▶ **TASK BRIEF**:
Every line below must be reproduced exactly. Copy them all.

▶ **SOURCE DATA**:
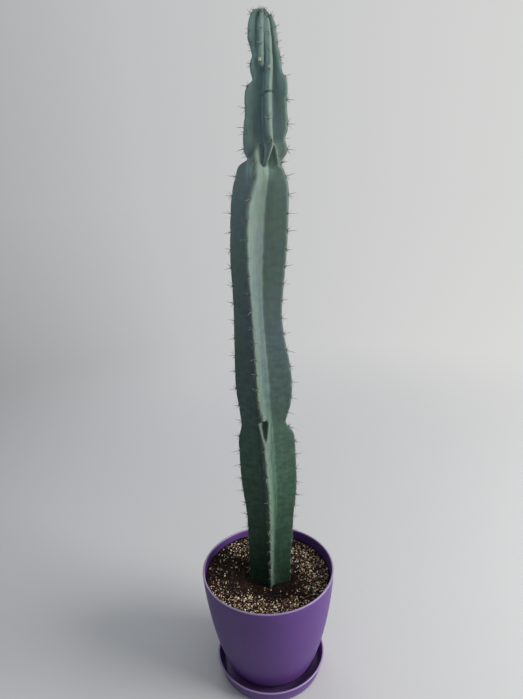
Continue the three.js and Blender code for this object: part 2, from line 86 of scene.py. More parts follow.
# Driving dimensions of the soil and what lies in it. Its clods rise over the first and the last bit of the
# way from the stem to the pot
SOIL_LEVEL = 131
SOIL_SLOPE = (-0.03, 0.035)
SOIL_PIT = {"depth": 9, "spread": 40}
SOIL_EDGE_SHARE = 0.9
SOIL_COLUMNS = 288
SOIL_RINGS = 96
CLODS = [
    {"width": 5.5, "rise": 0.9, "slice": 3.1},
    {"width": 2.1, "rise": 0.7, "slice": 7.7},
    {"width": 0.9, "rise": 0.4, "slice": 1.9},
]
CLOD_RISE = {"at_stem": 0.06, "at_pot": 0.03}
CRUMBS = {
    "count": 1500, "apart": 1.1, "size": (0.7, 2.4), "smaller": 2, "kinds": 4, "uneven": 0.4, "flatness": 0.7,
    "sink": 0.2, "place_seed": 11, "shape_seed": 70,
}
GRIT = {
    "count": 2000, "apart": 1.15, "size": (0.5, 1.4), "smaller": 1.8, "kinds": 5, "uneven": 0.25,
    "flatness": 0.8, "sink": -0.25, "place_seed": 12, "shape_seed": 50,
}
BARK = {
    "count": 110, "apart": 2, "length": (3, 8), "width": 0.9, "thick": 0.5, "tilt": 0.3, "sink": -0.5,
    "place_seed": 13,
}
CLEAR_OF_POT = 2.2
CLEAR_OF_STEM = 1.8

# Where the grit lies thick: at the right back and at the left back
GRIT_PATCHES = [
    {"middle": (45, 22), "spread": (24, 30), "share": 1},
    {"middle": (-34, 46), "spread": (18, 15), "share": 0.8},
]

# Driving dimensions of the stem
STEM_BOTTOM = 70
GROWTH_JOINT = 611
CAP_START = 722
CORE_RADIUS = 8
ROOT_TAPER = {"height": 45, "narrowest": 0.35}
FLANK_ANGLE = math.radians(15.6)
STEEP_FLANK_ANGLE = math.radians(5)
CREST_HALF_WIDTH = [
    (STEM_BOTTOM, 1.7), (150, 1.8), (230, 2), (300, 2.1), (530, 2.3), (595, 3.3), (640, 3), (742, 2.8),
]
AREOLE_NOTCH = {"depth": 0.7, "width": 9}
STEM_COLUMNS = 176
STEM_STEP = 1.22
CAP_LEVELS = 26
UPPER_COLUMNS = (28, 27, 24, 28, 28, 41)
UNEVENNESS = {"wide": 0.1, "fine": 0.07}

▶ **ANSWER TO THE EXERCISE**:
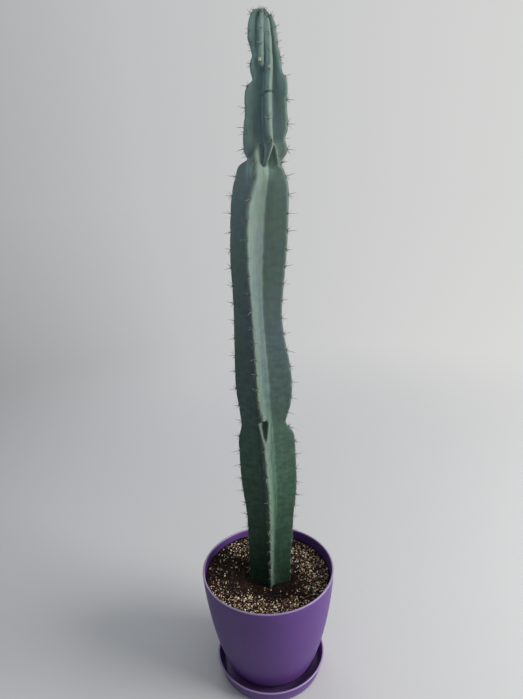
Continue the three.js and Blender code for this object: part 2, from line 86 of scene.py. More parts follow.
# Driving dimensions of the soil and what lies in it. Its clods rise over the first and the last bit of the
# way from the stem to the pot
SOIL_LEVEL = 131
SOIL_SLOPE = (-0.03, 0.035)
SOIL_PIT = {"depth": 9, "spread": 40}
SOIL_EDGE_SHARE = 0.9
SOIL_COLUMNS = 288
SOIL_RINGS = 96
CLODS = [
    {"width": 5.5, "rise": 0.9, "slice": 3.1},
    {"width": 2.1, "rise": 0.7, "slice": 7.7},
    {"width": 0.9, "rise": 0.4, "slice": 1.9},
]
CLOD_RISE = {"at_stem": 0.06, "at_pot": 0.03}
CRUMBS = {
    "count": 1500, "apart": 1.1, "size": (0.7, 2.4), "smaller": 2, "kinds": 4, "uneven": 0.4, "flatness": 0.7,
    "sink": 0.2, "place_seed": 11, "shape_seed": 70,
}
GRIT = {
    "count": 2000, "apart": 1.15, "size": (0.5, 1.4), "smaller": 1.8, "kinds": 5, "uneven": 0.25,
    "flatness": 0.8, "sink": -0.25, "place_seed": 12, "shape_seed": 50,
}
BARK = {
    "count": 110, "apart": 2, "length": (3, 8), "width": 0.9, "thick": 0.5, "tilt": 0.3, "sink": -0.5,
    "place_seed": 13,
}
CLEAR_OF_POT = 2.2
CLEAR_OF_STEM = 1.8

# Where the grit lies thick: at the right back and at the left back
GRIT_PATCHES = [
    {"middle": (45, 22), "spread": (24, 30), "share": 1},
    {"middle": (-34, 46), "spread": (18, 15), "share": 0.8},
]

# Driving dimensions of the stem
STEM_BOTTOM = 70
GROWTH_JOINT = 611
CAP_START = 722
CORE_RADIUS = 8
ROOT_TAPER = {"height": 45, "narrowest": 0.35}
FLANK_ANGLE = math.radians(15.6)
STEEP_FLANK_ANGLE = math.radians(5)
CREST_HALF_WIDTH = [
    (STEM_BOTTOM, 1.7), (150, 1.8), (230, 2), (300, 2.1), (530, 2.3), (595, 3.3), (640, 3), (742, 2.8),
]
AREOLE_NOTCH = {"depth": 0.7, "width": 9}
STEM_COLUMNS = 176
STEM_STEP = 1.22
CAP_LEVELS = 26
UPPER_COLUMNS = (28, 27, 24, 28, 28, 41)
UNEVENNESS = {"wide": 0.1, "fine": 0.07}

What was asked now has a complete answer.